All this quiet, rapturous music works as a balm, a respite. When you want it to, Shelley’s music can fade into the background, becoming its own sort of rustic cricket-chirp ambience. But some of the songs on Like The River Loves The Sea — like “Coming Down For You,” or “The Fading” — are among the most softly devastating that Shelley has ever recorded. The latter starts out sounding like a mutually supportive breakup song: “When it breaks down / Oh babe, let’s try / To see the beauty in all the fading.” Eventually, though, it becomes something bigger. It becomes a song about accepting inevitable apocalypse: “And, oh, Kentucky stays in my mind / It’s sweet to be five years behind / That’s where I’ll be when the sea rises / Holding my dear friends and drinking wine.”
And maybe that’s the best way to hear Like The River Loves The Sea — as the musical complement to the dear friends and the wine, or as the thing that might make us feel a little better while everything comes apart. As long as the Kendall Roys of the world are winning, we’ll need it.

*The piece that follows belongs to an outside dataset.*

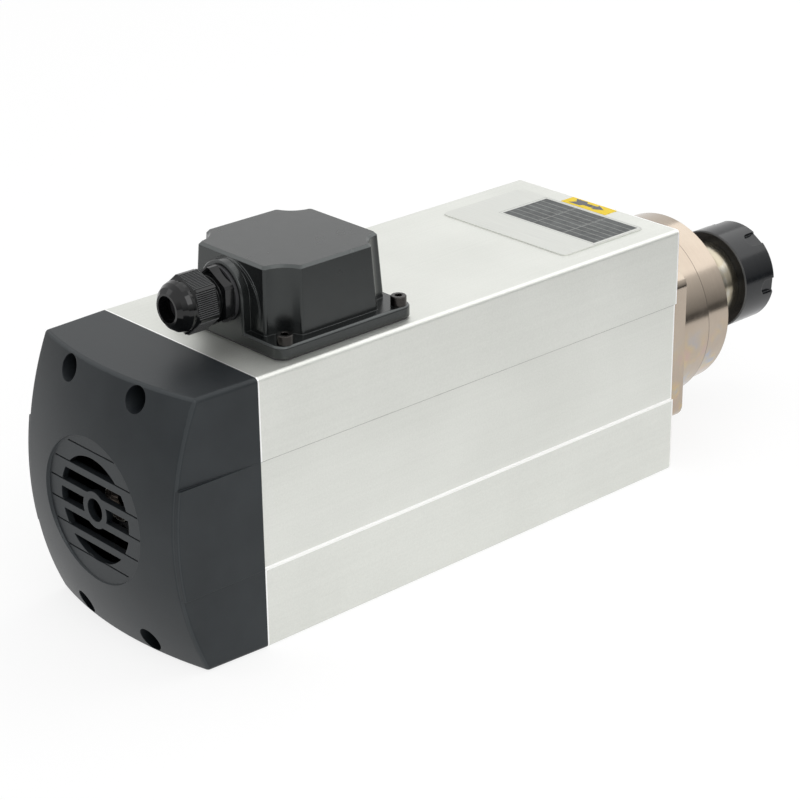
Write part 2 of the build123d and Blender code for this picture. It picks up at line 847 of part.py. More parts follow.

Like The River Loves The Sea is out 8/30 on No Quarter.
Other albums of note out this week:
• Lana Del Rey’s long-awaited, as-yet-unheard Norman Fucking Rockwell.
• Tool’s really long-awaited, as-yet-unheard Fear Inoculum.
• Pharmakon’s improv-noise gut-scraper Devour.
• Whitney’s soft, spindly Forever Turned Around.
• Black Belt Eagle Scout’s thoughtfully raw At The Party With My Brown Friends.
• Hesitation Wounds’ explosive hardcore attack Chicanery.
• Velvet Negroni’s darkly atmospheric meditation Neon Brown.
• Ezra Furman’s emotive punker Twelve Nudes.
• Noël Wells’ indie-pop debut It’s So Nice!
• !!!’s reliably rickety twitch-funker Wallop.
• DUMP HIM’s catchy and confrontational Dykes To Watch Out For.
• Boy Scouts’ sincere DIY record Free Company.
• Parsnip’s playful punk LP When The Tree Bears Fruit.
• The Alchemist’s guest-heavy rap collection Yacht Rock 2.
• Common’s maturely beatific rap album Let Love.
• Bonnie “Prince” Billy, Bryce Dessner, and Eighth Blackbird leftfield collaboration When We Are Inhuman.
• Sheryl Crow’s duets collection Threads.
• Jesse Malin’s scratchy, seen-it-all Sunset Kids.
• 0 Stars’ home-recording experiment Blowing On A Marshmallow In Perpetuity.
• Portrayal Of Guilt’s Suffering Is A Gift EP.